Would you print the material exactly, starting at its first line and ending at the line holding "return np.stack([np.interp(at, run, path[:, axis])"?

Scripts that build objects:
☆ ☆ ☆
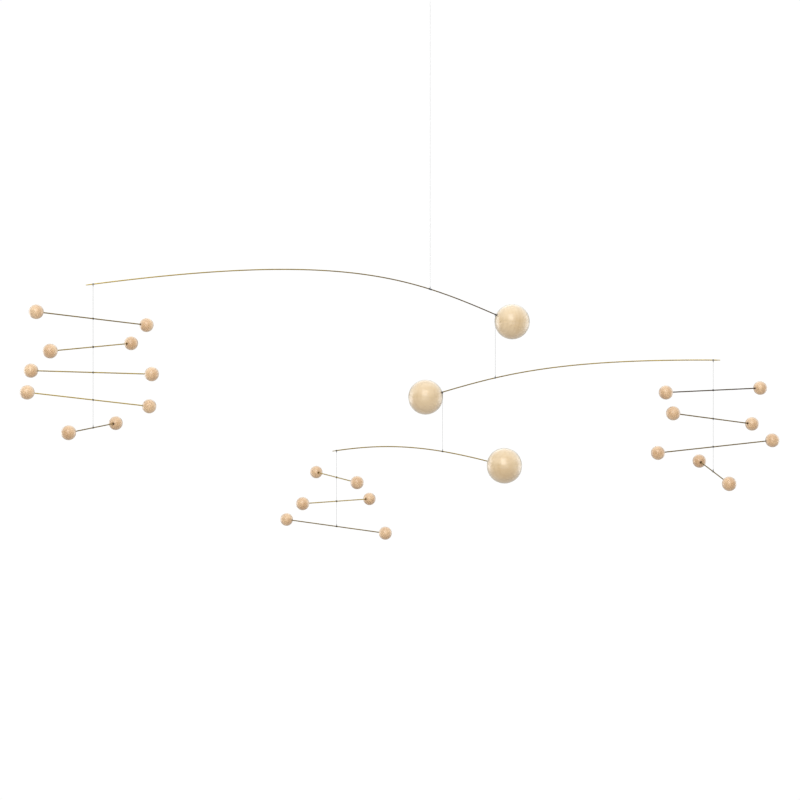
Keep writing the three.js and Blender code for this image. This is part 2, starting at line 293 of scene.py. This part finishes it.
def wire_rings(path, sideways, radius, pinch):
    """A wire's tube with slightly rounded cut ends. Towards its end it is pinched flatter up and down by the
    pinch's share, and wider by as much."""
    run = np.concatenate([[0], np.cumsum(np.linalg.norm(np.diff(path, axis=0), axis=1))])
    from_end = np.minimum(run, run[-1] - run)
    rounding = np.clip(from_end / (0.3 * radius), 0, 1)
    radii = radius * (0.72 + 0.28 * np.sqrt(1 - (1 - rounding) ** 2))
    rings, start, end = tube(path, sideways, radii, WIRE_SIDES)
    flat = pinch * np.clip((run - run[-1] + PINCH_LENGTH) / (0.4 * PINCH_LENGTH), 0, 1)[:, None, None]
    away = rings - path[:, None]
    across = (away @ sideways)[..., None] * sideways
    return path[:, None] + across * (1 + flat) + (away - across) * (1 - flat), start, end


def ends_added(path, radius):
    """A path with a few close points added near both ends, for the rounding of a wire's cut ends."""
    run = np.concatenate([[0], np.cumsum(np.linalg.norm(np.diff(path, axis=0), axis=1))])
    close = radius * np.array([0, 0.03, 0.1, 0.2, 0.3])
    at = np.unique(np.concatenate([run, close, run[-1] - close]))
    return np.stack([np.interp(at, run, path[:, axis]) for axis in range(3)], axis=1)


def lay_finish(piece, tarnish_and_light_at_start, tarnish_and_light_at_end):
    """A wire's finish. Its UV map has the share of the way round across, and the length along it in metres
    up. How dark it is goes evenly from its start to its end: partly tarnishing, partly painted shade and
    painted reflection."""
    mesh = piece.data
    place = np.empty(3 * len(mesh.vertices))
    mesh.vertices.foreach_get("co", place)
    place = place.reshape(-1, 3)
    corner = np.empty(len(mesh.loops), int)
    mesh.loops.foreach_get("vertex_index", corner)
    rings = len(place) // WIRE_SIDES
    centres = place[: rings * WIRE_SIDES].reshape(rings, WIRE_SIDES, 3).mean(axis=1)
    run = np.concatenate([[0], np.cumsum(np.linalg.norm(np.diff(centres, axis=0), axis=1))])
    index = np.minimum(corner // WIRE_SIDES, rings - 1)
    uv = np.stack([(corner % WIRE_SIDES) / WIRE_SIDES, run[index]], axis=1)
    mesh.uv_layers.new(name="along").data.foreach_set("uv", uv.ravel())
    index = np.minimum(np.arange(len(place)) // WIRE_SIDES, rings - 1)
    # Partly tarnishing, partly painted shade and painted reflection, going evenly from start to end
    tarnish_and_light = np.interp(run[index], [0, run[-1]], [tarnish_and_light_at_start, tarnish_and_light_at_end])
    mesh.attributes.new("tarnish_and_light", "FLOAT", "POINT").data.foreach_set("value", tarnish_and_light)


golden = golden_wire()
# How dark each arm is at its ball and at its tip: partly tarnished wire, and partly painted reflection
# that makes its long side lighter towards the tip
ARM_TARNISH_AND_LIGHT = {"top_arm": (0.75, -0.2), "middle_arm": (0.35, -0.05), "lower_arm": (0.3, 0.1)}
for arm in ARMS:
    path, level, _, _ = arm_bend(arm)
    sideways = np.cross(UPWARD, level)
    rings = wire_rings(ends_added(path, ARM_WIRE_RADIUS), sideways, ARM_WIRE_RADIUS, PINCH_SHARE)
    wire = make_piece(f"{arm}_bent_wire", [rings], golden, arm, [arm])
    lay_finish(wire, *ARM_TARNISH_AND_LIGHT[arm])


# Each arm's short side ends in a large turned ball of pale close-grained wood, sanded smooth and lacquered,
# which balances everything on its long side. The wire is pushed into a drilled hole and glued there. The
# hole and its rim are painted dark brown: partly a drill burn, partly painted shade in the hole.
ARM_HOLE_RADIUS = 0.00092
ARM_HOLE_DEPTH = 0.0201


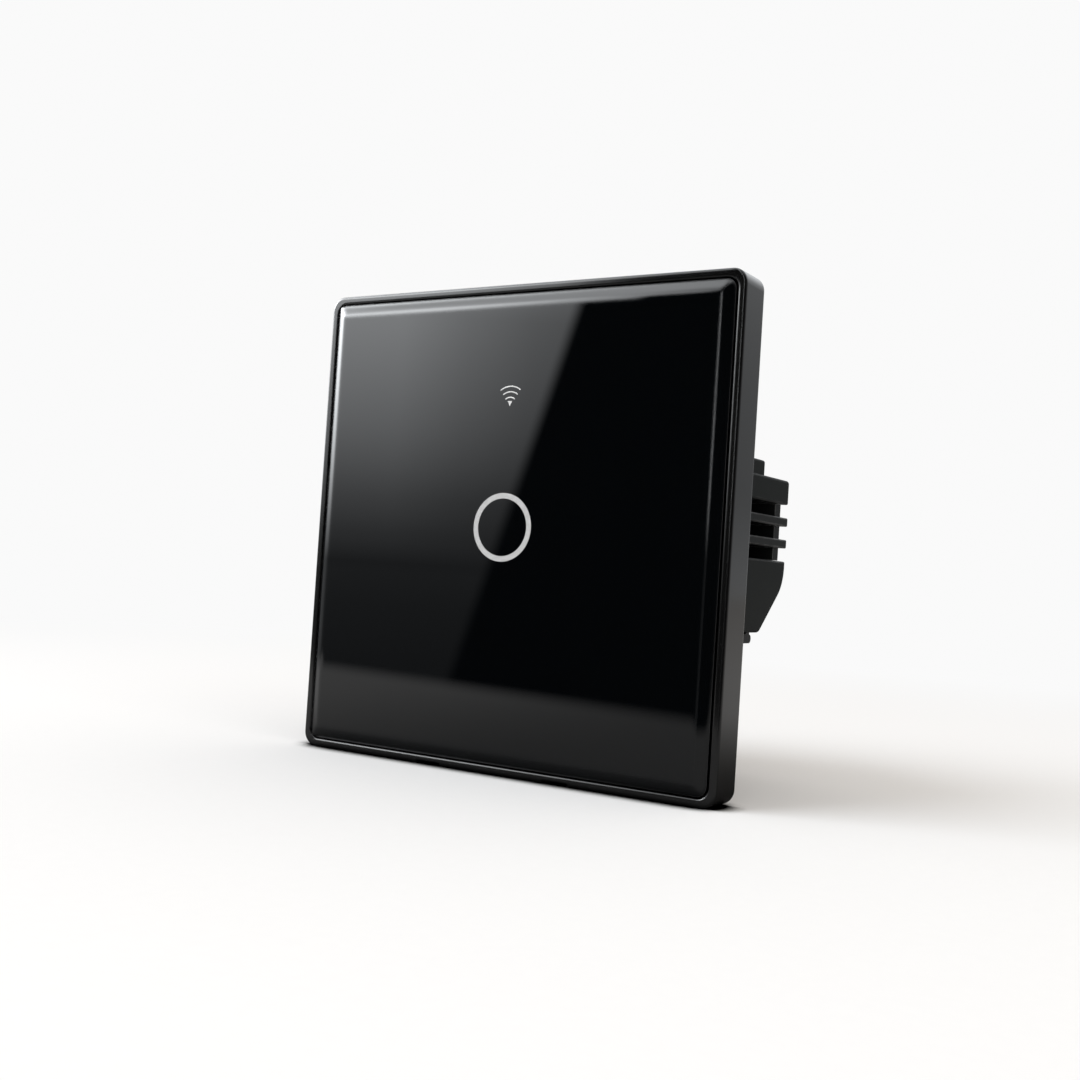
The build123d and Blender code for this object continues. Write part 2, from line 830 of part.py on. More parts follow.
def make_housing():
    main = prism(RectangleRounded(box_w, box_h, box_corner_r), seat_pad_t, housing_depth)
    main = fillet(main.edges().group_by(Axis.Y)[-1], box_rear_r)
    inner_r = box_corner_r - housing_wall
    shell = main + make_wing()
    front_y = seat_pad_t - cut_over
    inner = prism(RectangleRounded(2 * inner_x, 2 * inner_z, inner_r), front_y, housing_depth - rear_wall)
    shell -= inner
    bay = (terminal_mid_z - bay_half - seat_gap, terminal_mid_z + bay_half + seat_gap)
    shell -= block((block_x - seat_gap, wing_inner_x), (front_y, housing_depth + cut_over), bay)
    shell -= window_cut()
    lower = side_prism(wing_profile(housing_wall), wing_root_x, wing_inner_x)
    lower &= block(
        (wing_root_x, wing_inner_x), (0, housing_depth), (wing_bottom_z, bay[0] - housing_wall)
    )
    shell -= lower
    shell -= block(
        (wing_root_x, wing_inner_x), (front_y, 2 * seat_pad_t),
        (wing_bottom_z + housing_wall, bay[0] - housing_wall),
    )
    lining = RectangleRounded(2 * inner_x + housing_wall, 2 * inner_z + housing_wall, inner_r)
    for x, z in corners(boss_x, boss_z):
        boss_end = housing_depth - rear_wall / 2
        shell += rod_y(boss_r, x, z, seat_pad_t, boss_end)
        step = rod_y(boss_r + boss_step_w, x, z, power_rear_y, boss_end)
        shell += step & prism(lining, 0, housing_depth)
        hole_end = -plate_t + housing_screw_l + housing_head_h
        shell -= rod_y(housing_screw_r + thread_gap, x, z, front_y, hole_end + cut_over)
    tooth_y = clip_arm_reach - clip_arm_t / 2
    arm_x = wing_x - clip_arm_inset - clip_arm_w / 2
    shell -= block(
        around(arm_x, clip_arm_w + 2 * seat_gap),
        (tooth_y - clip_tooth_l, tooth_y + seat_gap),
        (wing_bottom_z - cut_over, wing_bottom_z + clip_tooth_h + seat_gap),
    )
    return shell


# Terminal block, contact bars, cages and screws


def make_terminal_block():
    body = block(
        (block_x, wing_inner_x - seat_gap),
        (block_front_y, block_rear_y),
        (terminal_mid_z - bay_half, terminal_mid_z + bay_half),
    )
    window = around(terminal_mid_z, 2 * (window_half - seat_gap))
    body += block((neck_x, wing_x - lane_back_inset), (lane_rear_y, block_rear_y), window)
    for z in rib_zs:
        half = rib_t / 2
        rear = housing_depth - half
        rib = Pos((block_front_y + rear) / 2, z) * Rectangle(rear - block_front_y, rib_t)
        rib += Pos(rear, z) * Circle(half)
        fin = Pos((block_rear_y + rear) / 2, z) * Rectangle(rear - block_rear_y + rib_t, rib_t)
        fin += Pos(rear, z) * Circle(half)
        for outline, low_x in ((rib, neck_x), (fin, block_x)):
            bar = side_prism(outline, low_x, wing_x)
            body += chamfer(bar.faces().sort_by(Axis.X)[-1].edges(), rib_edge_c)
    for z in lane_zs:
        body -= block(
            (chamber_x, neck_x), (block_front_y + block_front_wall, chamber_rear_y), around(z, chamber_h)
        )
        body -= block((neck_x - cut_over, wing_x + cut_over), (lane_front_y, lane_rear_y), around(z, lane_h))
        body -= rod_y(wire_hole_r, wire_x, z, chamber_rear_y - cut_over, block_rear_y + cut_over)
        body -= block(
            (bar_foot_x - bar_t - seat_gap, bar_foot_x + seat_gap),
            (block_front_y - cut_over, block_front_y + block_front_wall + cut_over),
            around(z, bar_w + 2 * seat_gap),
        )
    return body


def make_contact_bar(z):
    """Brass strip: a pin through the power board, a step outwards and a tongue through the cage."""
    pin_end_y = power_y - bar_pin_over
    outline = Polyline(
        (bar_foot_x - bar_t, pin_end_y),
        (bar_foot_x, pin_end_y),
        (bar_foot_x, bar_foot_y),
        (bar_face_x, bar_foot_y),
        (bar_face_x, chamber_rear_y - seat_gap),
        (bar_back_x, chamber_rear_y - seat_gap),
        (bar_back_x, bar_foot_y + bar_t),
        (bar_foot_x - bar_t, bar_foot_y + bar_t),
        close=True,
    )
    return extrude(Plane.XY.offset(z - bar_w / 2) * make_face(outline), bar_w)


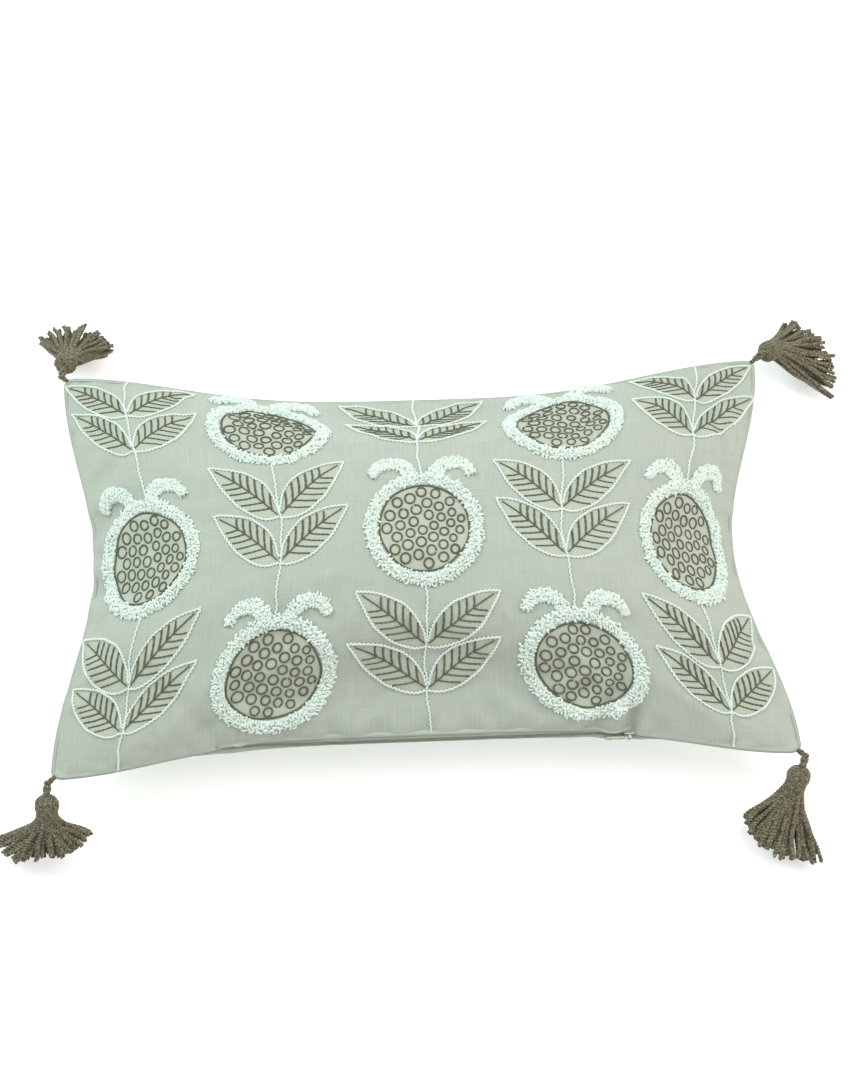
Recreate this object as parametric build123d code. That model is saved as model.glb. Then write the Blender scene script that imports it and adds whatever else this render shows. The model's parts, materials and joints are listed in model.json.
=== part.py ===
☆ ☆ ☆
## Solution to this exercise
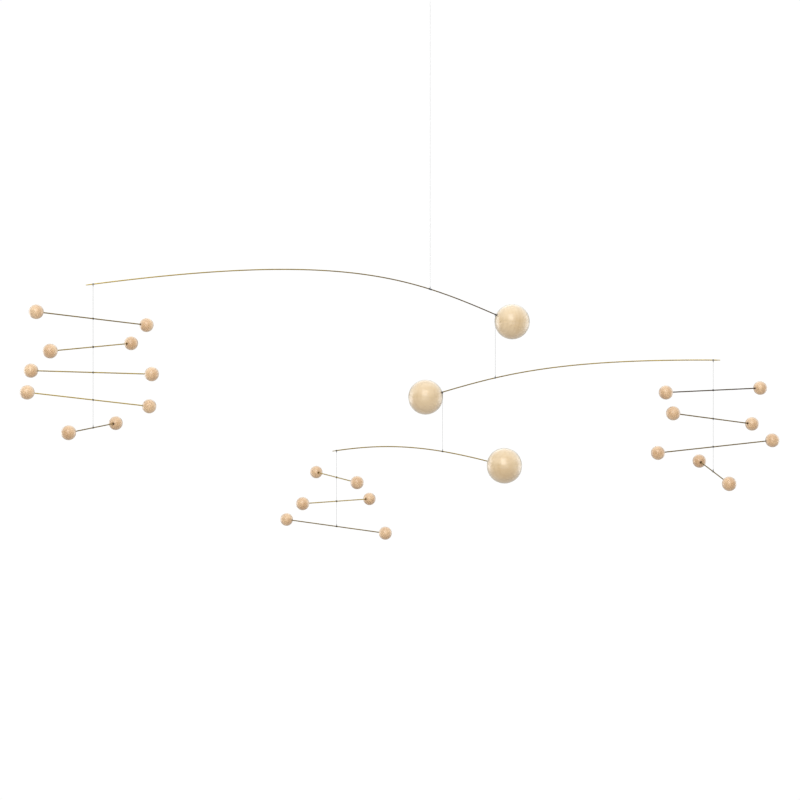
Keep writing the three.js and Blender code for this image. This is part 2, starting at line 293 of scene.py. This part finishes it.
def wire_rings(path, sideways, radius, pinch):
    """A wire's tube with slightly rounded cut ends. Towards its end it is pinched flatter up and down by the
    pinch's share, and wider by as much."""
    run = np.concatenate([[0], np.cumsum(np.linalg.norm(np.diff(path, axis=0), axis=1))])
    from_end = np.minimum(run, run[-1] - run)
    rounding = np.clip(from_end / (0.3 * radius), 0, 1)
    radii = radius * (0.72 + 0.28 * np.sqrt(1 - (1 - rounding) ** 2))
    rings, start, end = tube(path, sideways, radii, WIRE_SIDES)
    flat = pinch * np.clip((run - run[-1] + PINCH_LENGTH) / (0.4 * PINCH_LENGTH), 0, 1)[:, None, None]
    away = rings - path[:, None]
    across = (away @ sideways)[..., None] * sideways
    return path[:, None] + across * (1 + flat) + (away - across) * (1 - flat), start, end


def ends_added(path, radius):
    """A path with a few close points added near both ends, for the rounding of a wire's cut ends."""
    run = np.concatenate([[0], np.cumsum(np.linalg.norm(np.diff(path, axis=0), axis=1))])
    close = radius * np.array([0, 0.03, 0.1, 0.2, 0.3])
    at = np.unique(np.concatenate([run, close, run[-1] - close]))
    return np.stack([np.interp(at, run, path[:, axis]) for axis in range(3)], axis=1)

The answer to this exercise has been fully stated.